Repeat each line exactly as it is written.
================
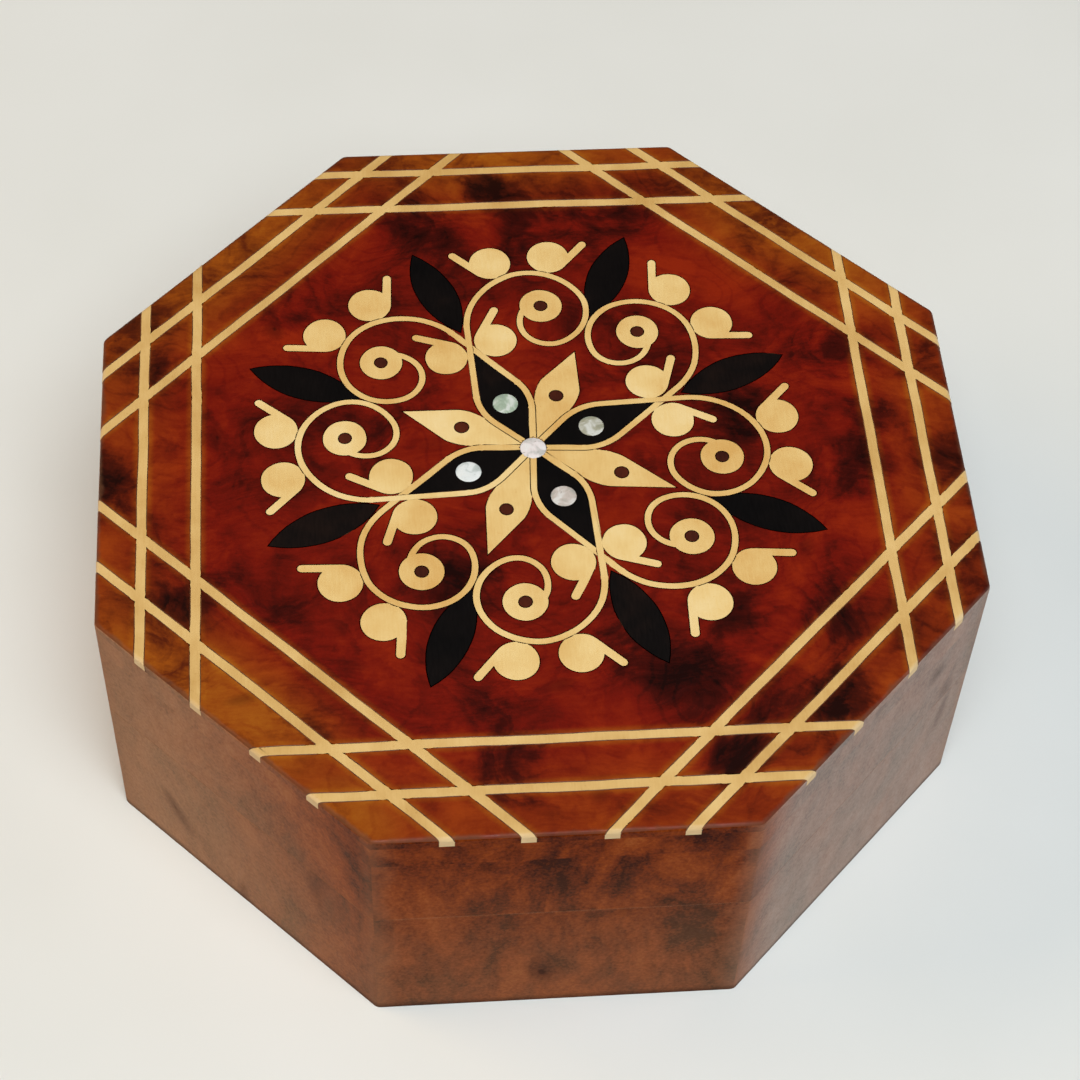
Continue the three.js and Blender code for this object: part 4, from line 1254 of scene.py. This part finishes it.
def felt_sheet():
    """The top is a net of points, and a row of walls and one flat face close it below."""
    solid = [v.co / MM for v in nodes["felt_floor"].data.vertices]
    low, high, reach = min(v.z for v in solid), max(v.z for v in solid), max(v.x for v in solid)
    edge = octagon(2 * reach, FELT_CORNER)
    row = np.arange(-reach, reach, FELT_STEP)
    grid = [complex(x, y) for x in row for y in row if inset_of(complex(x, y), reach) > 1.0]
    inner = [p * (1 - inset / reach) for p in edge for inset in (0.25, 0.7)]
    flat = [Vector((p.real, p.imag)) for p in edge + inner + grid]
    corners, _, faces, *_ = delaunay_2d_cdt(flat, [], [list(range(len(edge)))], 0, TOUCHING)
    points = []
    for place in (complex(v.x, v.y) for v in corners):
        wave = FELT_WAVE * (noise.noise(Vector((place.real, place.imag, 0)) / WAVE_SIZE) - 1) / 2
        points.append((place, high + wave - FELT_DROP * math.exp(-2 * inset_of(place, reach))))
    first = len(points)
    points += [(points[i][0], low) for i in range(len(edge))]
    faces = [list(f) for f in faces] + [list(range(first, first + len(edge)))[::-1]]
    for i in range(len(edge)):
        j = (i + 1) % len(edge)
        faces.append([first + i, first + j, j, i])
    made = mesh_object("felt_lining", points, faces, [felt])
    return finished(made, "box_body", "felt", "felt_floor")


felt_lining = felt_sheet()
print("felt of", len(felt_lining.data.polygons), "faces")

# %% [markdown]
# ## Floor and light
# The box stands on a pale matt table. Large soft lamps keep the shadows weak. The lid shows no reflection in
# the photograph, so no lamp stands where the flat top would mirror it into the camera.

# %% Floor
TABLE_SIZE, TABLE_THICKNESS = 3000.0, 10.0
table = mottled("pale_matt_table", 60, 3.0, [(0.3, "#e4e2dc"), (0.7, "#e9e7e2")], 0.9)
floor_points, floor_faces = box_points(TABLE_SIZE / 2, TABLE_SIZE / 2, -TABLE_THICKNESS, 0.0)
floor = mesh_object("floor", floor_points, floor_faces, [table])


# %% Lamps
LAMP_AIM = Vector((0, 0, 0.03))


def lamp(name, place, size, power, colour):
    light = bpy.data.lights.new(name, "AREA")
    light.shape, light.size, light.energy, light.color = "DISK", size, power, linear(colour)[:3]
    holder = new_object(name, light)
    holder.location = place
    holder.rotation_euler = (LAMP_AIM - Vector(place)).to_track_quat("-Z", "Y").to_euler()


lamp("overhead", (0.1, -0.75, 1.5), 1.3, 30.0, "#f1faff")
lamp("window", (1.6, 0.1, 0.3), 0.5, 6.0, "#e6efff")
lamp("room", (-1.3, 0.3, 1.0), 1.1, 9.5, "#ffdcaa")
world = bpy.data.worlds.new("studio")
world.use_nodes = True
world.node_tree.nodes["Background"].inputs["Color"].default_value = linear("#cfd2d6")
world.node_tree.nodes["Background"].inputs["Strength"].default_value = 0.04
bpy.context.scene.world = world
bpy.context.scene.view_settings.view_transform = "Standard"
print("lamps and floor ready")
================
Full solution:
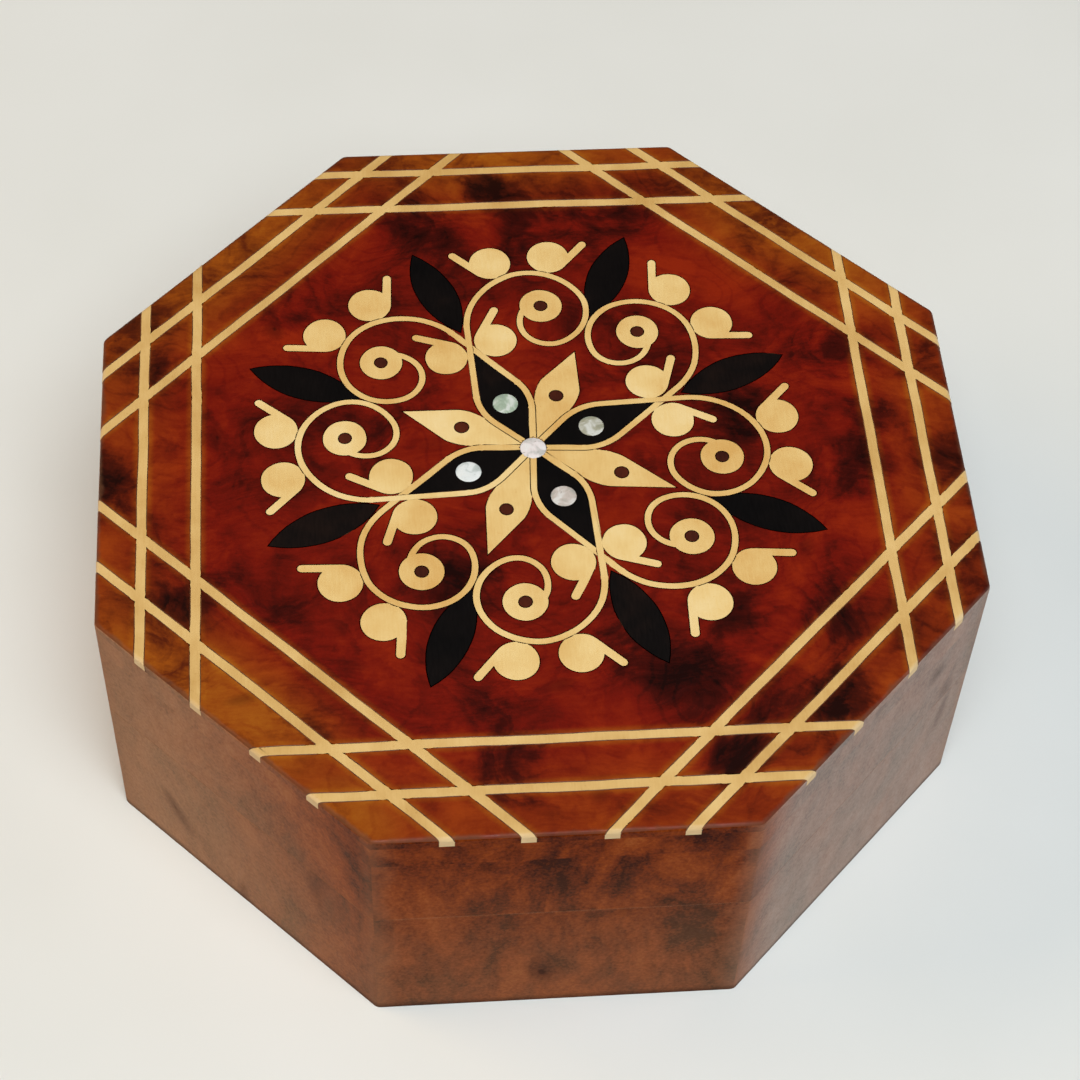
Continue the three.js and Blender code for this object: part 4, from line 1254 of scene.py. This part finishes it.
def felt_sheet():
    """The top is a net of points, and a row of walls and one flat face close it below."""
    solid = [v.co / MM for v in nodes["felt_floor"].data.vertices]
    low, high, reach = min(v.z for v in solid), max(v.z for v in solid), max(v.x for v in solid)
    edge = octagon(2 * reach, FELT_CORNER)
    row = np.arange(-reach, reach, FELT_STEP)
    grid = [complex(x, y) for x in row for y in row if inset_of(complex(x, y), reach) > 1.0]
    inner = [p * (1 - inset / reach) for p in edge for inset in (0.25, 0.7)]
    flat = [Vector((p.real, p.imag)) for p in edge + inner + grid]
    corners, _, faces, *_ = delaunay_2d_cdt(flat, [], [list(range(len(edge)))], 0, TOUCHING)
    points = []
    for place in (complex(v.x, v.y) for v in corners):
        wave = FELT_WAVE * (noise.noise(Vector((place.real, place.imag, 0)) / WAVE_SIZE) - 1) / 2
        points.append((place, high + wave - FELT_DROP * math.exp(-2 * inset_of(place, reach))))
    first = len(points)
    points += [(points[i][0], low) for i in range(len(edge))]
    faces = [list(f) for f in faces] + [list(range(first, first + len(edge)))[::-1]]
    for i in range(len(edge)):
        j = (i + 1) % len(edge)
        faces.append([first + i, first + j, j, i])
    made = mesh_object("felt_lining", points, faces, [felt])
    return finished(made, "box_body", "felt", "felt_floor")


felt_lining = felt_sheet()
print("felt of", len(felt_lining.data.polygons), "faces")

# %% [markdown]
# ## Floor and light
# The box stands on a pale matt table. Large soft lamps keep the shadows weak. The lid shows no reflection in
# the photograph, so no lamp stands where the flat top would mirror it into the camera.

# %% Floor
TABLE_SIZE, TABLE_THICKNESS = 3000.0, 10.0
table = mottled("pale_matt_table", 60, 3.0, [(0.3, "#e4e2dc"), (0.7, "#e9e7e2")], 0.9)
floor_points, floor_faces = box_points(TABLE_SIZE / 2, TABLE_SIZE / 2, -TABLE_THICKNESS, 0.0)
floor = mesh_object("floor", floor_points, floor_faces, [table])


# %% Lamps
LAMP_AIM = Vector((0, 0, 0.03))


def lamp(name, place, size, power, colour):
    light = bpy.data.lights.new(name, "AREA")
    light.shape, light.size, light.energy, light.color = "DISK", size, power, linear(colour)[:3]
    holder = new_object(name, light)
    holder.location = place
    holder.rotation_euler = (LAMP_AIM - Vector(place)).to_track_quat("-Z", "Y").to_euler()


lamp("overhead", (0.1, -0.75, 1.5), 1.3, 30.0, "#f1faff")
lamp("window", (1.6, 0.1, 0.3), 0.5, 6.0, "#e6efff")
lamp("room", (-1.3, 0.3, 1.0), 1.1, 9.5, "#ffdcaa")
world = bpy.data.worlds.new("studio")
world.use_nodes = True
world.node_tree.nodes["Background"].inputs["Color"].default_value = linear("#cfd2d6")
world.node_tree.nodes["Background"].inputs["Strength"].default_value = 0.04
bpy.context.scene.world = world
bpy.context.scene.view_settings.view_transform = "Standard"
print("lamps and floor ready")